É assim, por exemplo, o conceito contido no Provimento 1/2003 da Corregedoria-Geral da Justiça do Trabalho que diz, logo em seu parágrafo primeiro, que:
Art. 1º – Tratando-se de execução definitiva, o sistema BACEN JUD deve ser utilizado com prioridade sobre outras modalidades de constrição judicial.
Mais uma vez, vemos normas administrativas revogarem a lei. Pelo Provimento citado, vazio restou o artigo 652 do CPC que dispõe que o devedor poderá nomear os bens que espera sejam penhorados para que ele possa embargar à execução. O artigo 655 complementa e, estabelecendo uma relação preferencial de bens, diz que o devedor no ato de nomeação de bens observará a ordem ali elencada.
No mesmo arrastão de modificação da lei processual, vai por terra o artigo 656 do CPC que, independentemente da ordem, permite que a nomeação seja válida se for da conveniência do credor.
A rotina é diferente e as conseqüências são terríveis para o setor produtivo, atropelado por decisões judiciais que produzem graves injustiças e causam danos aos que, embora inseridos no pólo passivo de uma execução, nada mais pretendem do que defender seus direitos.
Ninguém melhor para descrever parte dos danos do que a própria Corregedoria-Geral da Justiça do Trabalho.

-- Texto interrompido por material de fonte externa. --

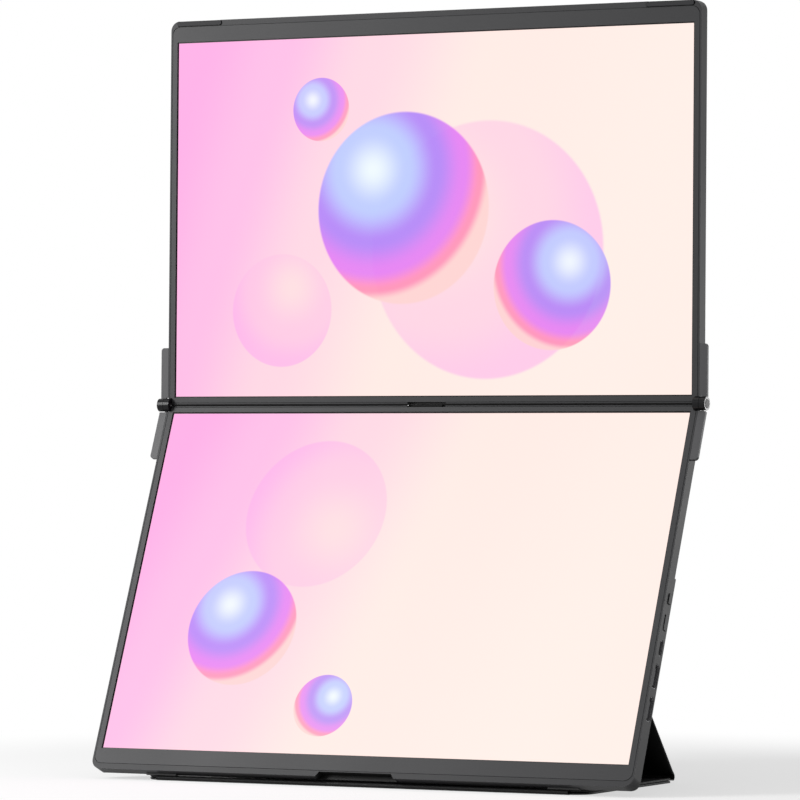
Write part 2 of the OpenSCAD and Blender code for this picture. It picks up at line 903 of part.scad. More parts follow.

Leia-se parte do mais recente Provimento – o de no. 3/2003 – que dispõe textualmente:
"CONSIDERANDO o pedido de providência no. PP-96.588/2003, formulado pela Companhia Brasileira de Distribuição (Grupo Pão de Açúcar);
(...)
CONSIDERANDO que até o momento não existe sistema informatizado de resposta on line das entidades financeiras, o que retarda consideravelmente o desbloqueio das ordens constritivas cumpridas em excesso, pois as agências bancárias respondem por ofício ao Juiz bloqueador;
CONSIDERANDO que apesar disso é necessário manter o sistema dos bloqueios indiscriminados, diante do comportamento delituoso de alguns gerentes de bancos, que solicitam ao correntista a retirada dos depósitos para evitar a concretização da constrição sobre a conta bancária do cliente;
CONSIDERANDO que é possível evitar os males do bloqueio múltiplo e indesejado, ensejando-se que as empresas de grande porte, estabelecidas em várias localidades do território nacional, e que, em razão disso, mantenham contas bancárias e aplicações em várias instituições financeiras do país, possam indicar uma conta principal, apta a sofrer os bloqueios do sistema BACEN JUD, contanto que se obriguem a manter fundos suficientes em tal conta, suplementando-os imediatamente em caso de que tais fundos sejam insuficientes para suportar o bloqueio, e sujeitando-se, na hipótese de impossibilidade de concretização da constrição da constrição sobre a conta indicada, a suportar a demora dos desbloqueios."
Em outras palavras. Abandona-se o equilíbrio e a análise de cada caso que é o esperado da atuação da Justiça do Trabalho, se rasgam as leis processuais, e se impõe ao devedor os ônus da penhora on line, inclusive o do bloqueio múltiplo (quando o mesmo valor executado é penhorado em todas as contas que tenha o devedor) e, ainda mais, o da demora do desbloqueio, quando feito em excesso.
Se há na Constituição direitos fundamentais a serem respeitados, a sistema escolhida para fazer valer o elogiável instituto da penhora on line é manifestamente contrário à Lei Magna e é preciso, mais do que ações isoladas, uma atuação do setor produtivo do país para que, conjuntamente, possamos alcançar com o Judiciário o equilíbrio e a ponderação recomendados pelo Superior Tribunal de Justiça.
Impor a alguém que faça algo diferente do previsto em Lei, ameaçando-lhe de causar mal maior, é atitude incompatível com o sistema democrático, indigna da nossa tradição de vanguarda no mundo do Direito e que, certamente, no momento oportuno, será rechaçada pelo próprio Poder Judiciário.
A penhora on line veio para ficar, já que é positiva, e nosso esforço deve ser para que a sua operação se faça dentro dos limites do respeito à Lei e até que isso aconteça, não devemos abrir mão do uso de todos os recursos previstos na CF/88 e na legislação ordinária que tenham por escopo coibir arbitrariedades, evitar violação a direitos e inibir abusos de quem quer que seja.